A sprawling history that ably fulfills its intention “to reposition economics at the centre of our understanding of Hitler’s regime.”
In the 1930s, writes Tooze (Economic History/Cambridge Univ.), Germany’s economy was comparable to Iran’s or South Africa’s today, of middling importance internationally but regionally influential. Well into the Hitler years, Germany still had 15 million people employed making traditional handicrafts or engaging in peasant agriculture—and well along, for all the mechanized blitzkrieg, German war-planners figured that the army would need to employ one horse for every four soldiers. Tooze opens with a footnote to history, namely, the planned sequel to Mein Kampf, in which Hitler projected that an Anglo-German alliance would conquer the east and fend off the threat that the US posed to Europe; Britain’s failure to jump at the opportunity meant that Hitler had to undertake the project with lesser partners. Tooze observes that the Nazi armaments program—made possible by defaulting on US loans and reparation payments—was the largest transfer of resources ever made in peacetime in a capitalist economy; even so, he adds, Germany lacked the resources financial and natural to sustain an army that could defeat all the enemies it courted.
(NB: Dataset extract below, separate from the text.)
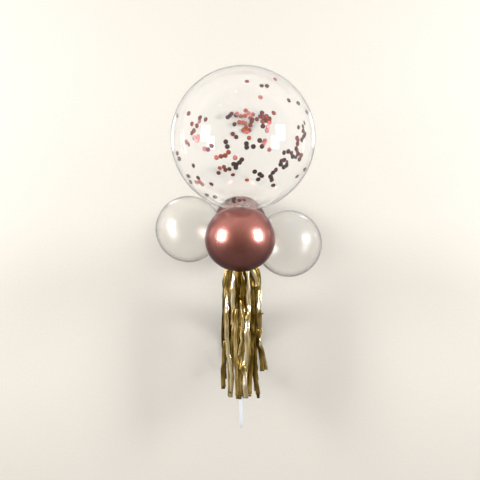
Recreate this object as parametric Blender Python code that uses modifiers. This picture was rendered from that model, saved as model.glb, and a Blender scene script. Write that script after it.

Though Hitler from the start had advanced an economic program meant to help Germany’s poor, and though he paid for the war machine not by taxation but by a steady project of rationing and “rationalization,” the chief beneficiaries of his policies were rich and major corporations such as I.G. Farben and Porsche. And anyone who paid attention could have seen the war coming: Though it was on its face economically ruinous, Hitler had demanded in 1936 that the “German economy must be fit for war within four years,” and the state and economy obliged as best they could.
A strong contribution to the historical literature surrounding WWII and the Nazi era; indeed, one of the most significant to arrive in recent years.